La nostalgia es el placer de la memoria. Cuando era niño, casi tenía una enfermedad por cada mes del calendario. El nombre a cada una de ellas la ponía un médico del Hospital Militar, y la inyección correspondiente un practicante compañero de mi padre, el capitán Arturo.
Mi madre me acercaba por las tardes a su casa, y él tras unas palabras de circunstancia sacaba una cajita de acero reluciente donde guardaba la jeringuilla de cristal y la aguja. La cajita tenía un pie desmontable que la convertía en hornillo, y con un poco de alcohol, en lo que tardaba en contar un chiste fácil de su gran repertorio profesional, el capitán Arturo conseguía hacer hervir el agua y así esterilizar la jeringuilla y la aguja. Pinchaba en la cápsula que le entregaba mi madre, cargaba el contenido retirando el émbolo, y con un algodón empapado en alcohol culminaba la faena que yo intentaba eludir con el llanto. Como sabía que me dolía más la prevención por la aguja que el dolor en sí, el practicante me golpeaba tres veces con dos dedos en un cachete para despistarme y ponerme la inyección por sorpresa en el otro.

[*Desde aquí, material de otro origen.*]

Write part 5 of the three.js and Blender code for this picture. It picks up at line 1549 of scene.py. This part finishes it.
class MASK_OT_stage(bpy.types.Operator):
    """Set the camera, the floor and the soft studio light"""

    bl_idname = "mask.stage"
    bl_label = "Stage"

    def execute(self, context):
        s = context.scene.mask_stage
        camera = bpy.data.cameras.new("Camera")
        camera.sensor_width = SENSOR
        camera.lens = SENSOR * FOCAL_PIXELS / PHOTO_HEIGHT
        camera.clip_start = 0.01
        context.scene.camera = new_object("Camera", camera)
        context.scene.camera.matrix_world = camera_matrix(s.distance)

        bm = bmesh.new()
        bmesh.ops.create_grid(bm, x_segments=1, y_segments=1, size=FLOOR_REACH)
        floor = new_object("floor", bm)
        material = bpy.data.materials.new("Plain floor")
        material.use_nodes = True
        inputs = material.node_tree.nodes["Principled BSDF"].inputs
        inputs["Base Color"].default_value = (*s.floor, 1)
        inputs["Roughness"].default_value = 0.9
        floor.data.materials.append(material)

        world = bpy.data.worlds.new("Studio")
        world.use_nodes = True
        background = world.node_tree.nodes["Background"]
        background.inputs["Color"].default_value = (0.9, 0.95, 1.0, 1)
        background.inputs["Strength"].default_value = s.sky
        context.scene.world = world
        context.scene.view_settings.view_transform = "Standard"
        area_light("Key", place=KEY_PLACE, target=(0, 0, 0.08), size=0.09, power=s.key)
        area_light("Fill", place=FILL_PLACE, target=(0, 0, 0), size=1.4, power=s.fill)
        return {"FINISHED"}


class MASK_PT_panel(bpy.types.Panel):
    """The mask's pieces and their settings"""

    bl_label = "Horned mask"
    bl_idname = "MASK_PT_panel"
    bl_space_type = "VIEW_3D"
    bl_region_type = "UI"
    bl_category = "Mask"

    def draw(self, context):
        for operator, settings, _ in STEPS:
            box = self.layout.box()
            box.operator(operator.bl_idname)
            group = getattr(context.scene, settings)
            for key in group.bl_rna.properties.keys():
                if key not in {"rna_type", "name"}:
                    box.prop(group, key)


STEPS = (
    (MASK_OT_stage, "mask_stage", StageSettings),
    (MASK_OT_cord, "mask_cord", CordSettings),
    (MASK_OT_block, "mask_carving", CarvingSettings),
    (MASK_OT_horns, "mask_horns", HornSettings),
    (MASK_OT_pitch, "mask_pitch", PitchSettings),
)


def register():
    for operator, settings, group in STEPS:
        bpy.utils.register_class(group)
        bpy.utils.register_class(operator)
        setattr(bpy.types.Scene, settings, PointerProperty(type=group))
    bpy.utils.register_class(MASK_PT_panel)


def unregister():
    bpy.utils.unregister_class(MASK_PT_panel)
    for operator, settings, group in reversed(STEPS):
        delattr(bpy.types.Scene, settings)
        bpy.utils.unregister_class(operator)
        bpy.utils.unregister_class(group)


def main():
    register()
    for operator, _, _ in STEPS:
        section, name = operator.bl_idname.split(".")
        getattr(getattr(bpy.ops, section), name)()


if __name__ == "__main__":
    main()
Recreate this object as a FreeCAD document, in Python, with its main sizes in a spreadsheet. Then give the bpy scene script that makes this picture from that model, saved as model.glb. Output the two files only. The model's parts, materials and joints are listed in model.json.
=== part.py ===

Hoy he visto por televisión un reportaje sobre la vacunación contra el papiloma en las niñas andaluzas. El ATS lo primero que hace es ponerse guantes de látex antes de tocar a la paciente (que se supone aún no tiene ninguna enfermedad, ¿o la tiene el médico?). Luego coge una cajita de cartón donde viene ya preparada la vacuna dentro de una jeringuilla de plástico, también desechable. Le quita el precinto, le pone una aguja (desechable) y la aplica con un algodón mojado en alcohol en el brazo. Todos estos residuos luego los tira a un contenedor amarillo especial de restos biológicos.
Con tan pocas prevenciones no sé cómo antes no nos moríamos en masa. Tampoco los niños hoy lloran mucho; saben que les sirve de poco.